11. Sri Abraham (with considerable embarrassment) supported the ground of appeal of the revenue before us, submitting that in the absence of audit report and in view of the past performance of the assessee, an estimate of the inadmissible expenses was called for. Sri Nair vehemently supported the findings of the CIT (Appeals) that the addition was without any basis and was purely conjectural in nature.

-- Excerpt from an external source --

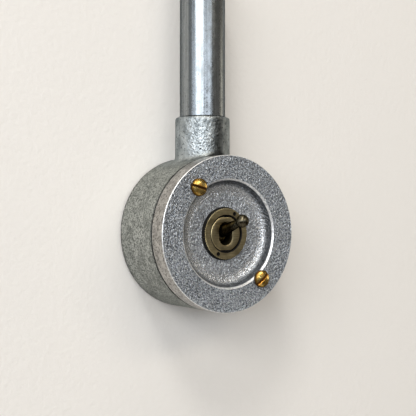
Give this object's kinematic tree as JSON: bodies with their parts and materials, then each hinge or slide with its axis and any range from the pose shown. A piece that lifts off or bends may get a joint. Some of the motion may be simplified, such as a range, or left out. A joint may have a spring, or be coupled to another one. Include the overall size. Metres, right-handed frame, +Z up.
{
  "type": "toggle light switch",
  "caption": "Metal-clad toggle light switch: round cast conduit box with a spout and conduit, dished lid, ring nut and a ball-ended dolly lever that snaps a rocker contact.",
  "frame": {"origin": "centre of the round box's back face, on the wall plane", "axes": "+Y into the wall, the switch faces -Y; +Z up, along the conduit; +X to the right seen from the front"},
  "size_m": [0.067, 0.0477, 0.1535],
  "materials": {
    "galvanised_casting": "hot-dip galvanised casting, dull mottled grey",
    "galvanised_tube": "bright galvanised drawn steel tube",
    "neoprene": "black rubber sheet",
    "sand_cast_aluminium": "coarse cast face with a turned rim",
    "polished_brass": "polished yellow brass",
    "antique_brass": "antiqued brushed brass",
    "dark_brass": "dark bronzed brass, polished on the knob",
    "contact_brass": "mill brass strip",
    "contact_silver": "silver contact metal",
    "zinc_steel": "zinc-plated pressed steel",
    "bright_steel": "drawn spring and pin steel",
    "phenolic_moulding": "dark brown phenolic moulding",
    "nylon": "natural nylon"
  },
  "bodies": {
    "switch_body": {"conduit_box": "galvanised_casting", "conduit_tube": "galvanised_tube", "lid_gasket": "neoprene", "lid": "sand_cast_aluminium", "lid_screw_upper": "polished_brass", "lid_screw_lower": "polished_brass", "ring_nut": "antique_brass", "threaded_bush": "antique_brass", "lock_washer": "zinc_steel", "mounting_saddle": "zinc_steel", "mechanism_housing": "phenolic_moulding", "rear_cover": "phenolic_moulding", "dolly_pivot_pin": "bright_steel", "fixed_contact_tips": "contact_silver", "terminal_common": "contact_brass", "terminal_upper": "contact_brass", "terminal_lower": "contact_brass", "terminal_screws": "polished_brass", "terminal_washers": "polished_brass", "earth_screw": "polished_brass", "earth_washer": "polished_brass"},
    "dolly": {"dolly": "dark_brass", "tail_insulator": "nylon", "toggle_spring": "bright_steel"},
    "rocker": {"rocker_contact": "contact_brass", "moving_contact_tips": "contact_silver"}
  },
  "joints": [
    {"name": "dolly_toggle", "type": "hinge", "parent": "switch_body", "child": "dolly", "pos_m": [0, -0.0262, 0], "axis": [1, 0, 0], "range_deg": [0, 33], "deforming": ["toggle_spring"]},
    {"name": "rocker_tip", "type": "hinge", "parent": "switch_body", "child": "rocker", "pos_m": [0, -0.01175, 0], "axis": [1, 0, 0], "range_deg": [0, 16]}
  ],
  "couplings": [
    {"joint": "rocker_tip", "follows": "dolly_toggle", "ratio": 0.4848}
  ]
}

12. We are surprised at the manner in which the addition has been made in such a huge sum of Rs. 10,00,000 without any basis. In the absence of audit under Section 44AB of the Act, if the Assessing Officer had reason to believe that the assessee's accounts were defective and were pregnant with defects, deficiencies and inadmissible deductions, etc., he should have at least pinpointed a few items or could have evoked the provisions of Section 142(2A) of the Act before making the estimated addition. On the other hand, the additions were based on suspicions, surmises and conjectures. Suspicion, however great, cannot take the place of proof. The learned CIT (Appeals) justly intervened in the facts and circumstances of the case to delete the addition. There is no substance in the revenue's grievance.